Given exercise: Set down the lines from the one containing "Model this object" to the one containing "barb_starts = (38.0, 64.0, 90.0)", both lines included, exactly as they stand and with no other lines.

Provided information:
#####
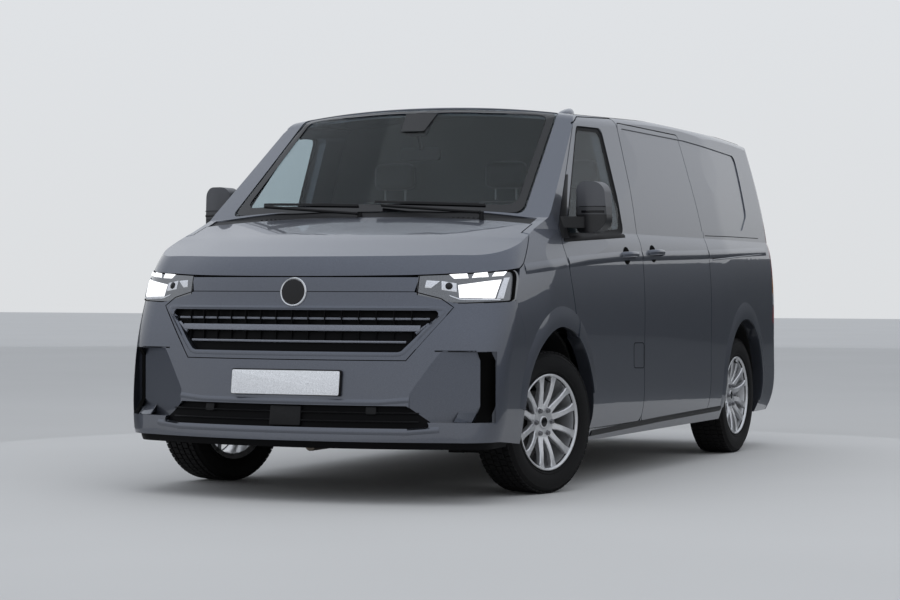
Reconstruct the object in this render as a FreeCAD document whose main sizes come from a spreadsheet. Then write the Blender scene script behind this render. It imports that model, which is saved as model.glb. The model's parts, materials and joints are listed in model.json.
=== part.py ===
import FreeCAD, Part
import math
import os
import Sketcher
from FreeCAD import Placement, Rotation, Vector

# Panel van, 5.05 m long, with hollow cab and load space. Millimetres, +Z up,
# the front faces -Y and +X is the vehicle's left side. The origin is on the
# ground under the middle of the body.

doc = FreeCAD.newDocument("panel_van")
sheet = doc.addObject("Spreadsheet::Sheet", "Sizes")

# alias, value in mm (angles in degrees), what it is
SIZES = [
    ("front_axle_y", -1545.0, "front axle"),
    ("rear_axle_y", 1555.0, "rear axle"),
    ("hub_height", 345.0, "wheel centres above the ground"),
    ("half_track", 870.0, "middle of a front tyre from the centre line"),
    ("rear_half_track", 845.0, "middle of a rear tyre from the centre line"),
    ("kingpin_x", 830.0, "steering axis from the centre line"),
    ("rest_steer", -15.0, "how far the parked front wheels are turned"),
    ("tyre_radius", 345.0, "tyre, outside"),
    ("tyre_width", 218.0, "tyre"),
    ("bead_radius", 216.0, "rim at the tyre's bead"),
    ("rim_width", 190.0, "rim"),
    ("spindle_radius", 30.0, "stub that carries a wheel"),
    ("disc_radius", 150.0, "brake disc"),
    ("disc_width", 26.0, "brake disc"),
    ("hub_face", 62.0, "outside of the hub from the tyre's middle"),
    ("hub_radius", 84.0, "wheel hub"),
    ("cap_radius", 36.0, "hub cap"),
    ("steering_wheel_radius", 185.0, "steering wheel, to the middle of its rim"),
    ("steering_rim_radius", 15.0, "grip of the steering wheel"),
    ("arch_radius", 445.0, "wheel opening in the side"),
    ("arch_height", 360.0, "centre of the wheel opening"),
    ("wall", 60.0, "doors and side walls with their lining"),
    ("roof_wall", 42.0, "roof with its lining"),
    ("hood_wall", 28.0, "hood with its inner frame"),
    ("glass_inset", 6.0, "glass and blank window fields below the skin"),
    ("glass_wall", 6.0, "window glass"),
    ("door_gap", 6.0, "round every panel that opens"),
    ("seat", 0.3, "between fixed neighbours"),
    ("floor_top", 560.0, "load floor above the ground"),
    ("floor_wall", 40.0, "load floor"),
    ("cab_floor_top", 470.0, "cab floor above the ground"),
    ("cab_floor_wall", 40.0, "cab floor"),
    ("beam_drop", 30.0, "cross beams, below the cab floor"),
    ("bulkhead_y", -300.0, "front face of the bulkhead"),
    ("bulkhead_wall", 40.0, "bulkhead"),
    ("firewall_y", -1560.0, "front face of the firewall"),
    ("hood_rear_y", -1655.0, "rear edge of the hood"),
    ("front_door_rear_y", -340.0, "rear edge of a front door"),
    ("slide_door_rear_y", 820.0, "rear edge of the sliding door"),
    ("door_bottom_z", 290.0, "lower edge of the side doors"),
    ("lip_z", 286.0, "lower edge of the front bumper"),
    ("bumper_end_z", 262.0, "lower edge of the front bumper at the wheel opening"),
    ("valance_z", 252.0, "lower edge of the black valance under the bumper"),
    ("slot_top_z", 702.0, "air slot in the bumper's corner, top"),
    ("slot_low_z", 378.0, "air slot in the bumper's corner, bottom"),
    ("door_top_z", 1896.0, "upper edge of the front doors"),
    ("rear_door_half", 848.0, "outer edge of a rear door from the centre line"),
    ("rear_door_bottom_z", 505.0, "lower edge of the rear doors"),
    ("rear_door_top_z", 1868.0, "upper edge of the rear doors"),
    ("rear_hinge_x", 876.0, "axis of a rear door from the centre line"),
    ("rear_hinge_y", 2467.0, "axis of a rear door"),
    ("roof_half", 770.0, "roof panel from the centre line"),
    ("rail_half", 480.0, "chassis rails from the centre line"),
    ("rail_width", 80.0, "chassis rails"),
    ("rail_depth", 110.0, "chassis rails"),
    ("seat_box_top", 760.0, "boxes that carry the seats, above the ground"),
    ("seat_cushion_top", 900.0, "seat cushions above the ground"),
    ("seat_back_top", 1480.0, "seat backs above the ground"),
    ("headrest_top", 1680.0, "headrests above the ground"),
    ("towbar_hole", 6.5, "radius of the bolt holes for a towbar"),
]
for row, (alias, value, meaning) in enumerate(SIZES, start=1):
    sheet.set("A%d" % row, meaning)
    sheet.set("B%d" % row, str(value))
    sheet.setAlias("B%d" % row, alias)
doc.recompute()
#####
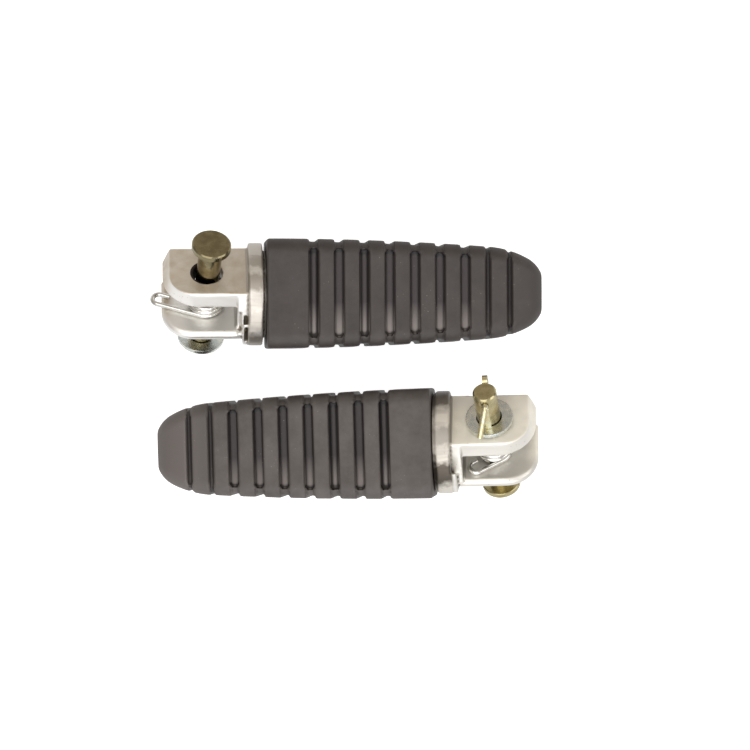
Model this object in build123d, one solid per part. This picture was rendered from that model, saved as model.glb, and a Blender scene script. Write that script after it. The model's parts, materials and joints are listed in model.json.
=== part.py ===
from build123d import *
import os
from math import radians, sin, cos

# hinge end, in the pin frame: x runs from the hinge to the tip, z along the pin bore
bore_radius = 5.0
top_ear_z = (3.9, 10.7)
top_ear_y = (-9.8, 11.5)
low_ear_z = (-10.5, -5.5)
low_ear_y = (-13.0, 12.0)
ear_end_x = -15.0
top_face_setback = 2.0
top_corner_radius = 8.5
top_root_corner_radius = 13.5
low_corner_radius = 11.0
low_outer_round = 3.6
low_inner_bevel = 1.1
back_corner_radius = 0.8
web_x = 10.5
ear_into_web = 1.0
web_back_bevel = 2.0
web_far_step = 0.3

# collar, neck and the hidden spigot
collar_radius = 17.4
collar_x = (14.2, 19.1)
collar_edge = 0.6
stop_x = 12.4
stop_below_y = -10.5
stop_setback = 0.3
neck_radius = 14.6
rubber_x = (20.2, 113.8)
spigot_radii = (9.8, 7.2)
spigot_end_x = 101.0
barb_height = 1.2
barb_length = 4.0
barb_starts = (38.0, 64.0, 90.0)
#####
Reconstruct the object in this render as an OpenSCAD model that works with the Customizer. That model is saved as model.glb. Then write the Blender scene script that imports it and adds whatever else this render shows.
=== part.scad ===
#####
Result of the exercise:
Model this object in build123d, one solid per part. This picture was rendered from that model, saved as model.glb, and a Blender scene script. Write that script after it. The model's parts, materials and joints are listed in model.json.
=== part.py ===
from build123d import *
import os
from math import radians, sin, cos

# hinge end, in the pin frame: x runs from the hinge to the tip, z along the pin bore
bore_radius = 5.0
top_ear_z = (3.9, 10.7)
top_ear_y = (-9.8, 11.5)
low_ear_z = (-10.5, -5.5)
low_ear_y = (-13.0, 12.0)
ear_end_x = -15.0
top_face_setback = 2.0
top_corner_radius = 8.5
top_root_corner_radius = 13.5
low_corner_radius = 11.0
low_outer_round = 3.6
low_inner_bevel = 1.1
back_corner_radius = 0.8
web_x = 10.5
ear_into_web = 1.0
web_back_bevel = 2.0
web_far_step = 0.3

# collar, neck and the hidden spigot
collar_radius = 17.4
collar_x = (14.2, 19.1)
collar_edge = 0.6
stop_x = 12.4
stop_below_y = -10.5
stop_setback = 0.3
neck_radius = 14.6
rubber_x = (20.2, 113.8)
spigot_radii = (9.8, 7.2)
spigot_end_x = 101.0
barb_height = 1.2
barb_length = 4.0
barb_starts = (38.0, 64.0, 90.0)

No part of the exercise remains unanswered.